At the October Conference, 1867, David was called to the St. George Mission, where he arrived in November, 1867. He became active in the local militia, and was commissioned a Captain in 1869. He was ordained and set apart as Bishop of the St. George First Ward on 8 November, 1869. After the St. George Temple was begun in 1871 he did most of the painting and decorating of that temple. Previously, he had also worked on the St. George Tabernacle.

David married his second wife, Ann Catherine Jarvis, on 3 May, 1870, in the Endowment House in Salt Lake City, Utah. Ann was the daughter of George Jarvis and Ann Prior Jarvis, pioneers in the St. George Mission. She was born in London, England on 27 October, 1848, and had walked across the plains with her family in 1861. She had been engaged as the nurse for the ailing Susan Young Milne, David’s first wife, and the two women were very close friends. It is said that Susan did as much of the courting in this second marriage as David did. Ann Catherine named her first daughter Susan Young Jarvis Milne after David’s first wife.

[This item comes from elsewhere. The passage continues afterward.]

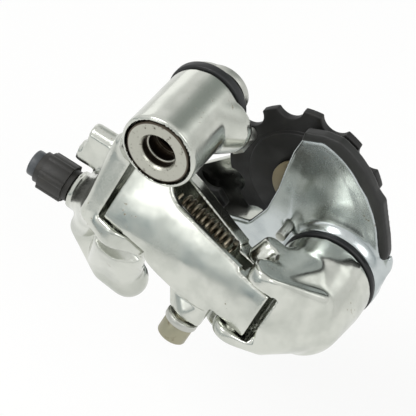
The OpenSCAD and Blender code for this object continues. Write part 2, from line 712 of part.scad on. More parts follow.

On September 10, 1871, David married a third wife, Anna Hess, a lso in the Endowment House in Salt Lake City. She was born on 8 March, 1854 in Switzerland and came to Utah with her widowed mother, settling in the Santa Clara area. Evidently Susan Young Milne had not been consulted about this third marriage, and it was somewhat disturbing to her and to Ann Catherine also.

At the first Conference held in the newly completed St. George Temple in April, 1877, David was called on a mission to Europe. He left St. George in May, 1877, arrived in Liverpool, England in June, 1877 and was assigned to the Scottish Mission, where he labored for a year and a half, returning home in November, 1878. His first wife, Susan Young Milne, died on 19 January, 1881.

In June, 1884, David was called to superintend the painting work on the Manti Temple, where he worked until its completion in 1889. David took with him to Manti Anna Hess Milne and her four children, plus George Jarvis Milne, Ann Catherine’s oldest boy. Anna’s last two children were born at Manti, but the last born survived only a few days.

In April, 1890, David was called to Salt Lake City to work on redecorating the Tabernacle and the Assembly Hall. This took about two years, and he returned to St. George in 1892. While in Salt Lake he was accompanied by Ann Catherine and her two youngest children, Josephine and Joseph. He was in poor health following his return to St. George and was not able to do much work of any kind. He died on 5 July, 1895, and was buried in the St. George Cemetery.

His children were as follows:

By Susan Young: John Milne, 1857-1857; Alexander Young Milne, 1859-1929.

By Ann Catherine Jarvis: David Milne, 1871-1878; Susan Young Jarvis Milne, 1873-1947; George Jarvis Milne, 1875-1930; Athole Jarvis Milne, 1877-1976; Erastus Jarvis Milne, 1879-1949; Margaret Jarvis Milne, 1882-1920; Josephine Jarvis Milne, 1884-1982; Joseph Jarvis Milne, 1889-1951.

By Anna Hess: Fanny Hess Milne, 1872-1872; Mary Hess Milne, 1874-1942; Kenneth Hess Milne, 1879-1895; Elizabeth Hess Milne, 1881-1962; Jessie Hess Milne, 1884-1929; Anna Hess Milne, 1886-1970; and Catherine Hess Milne, 1888-1888.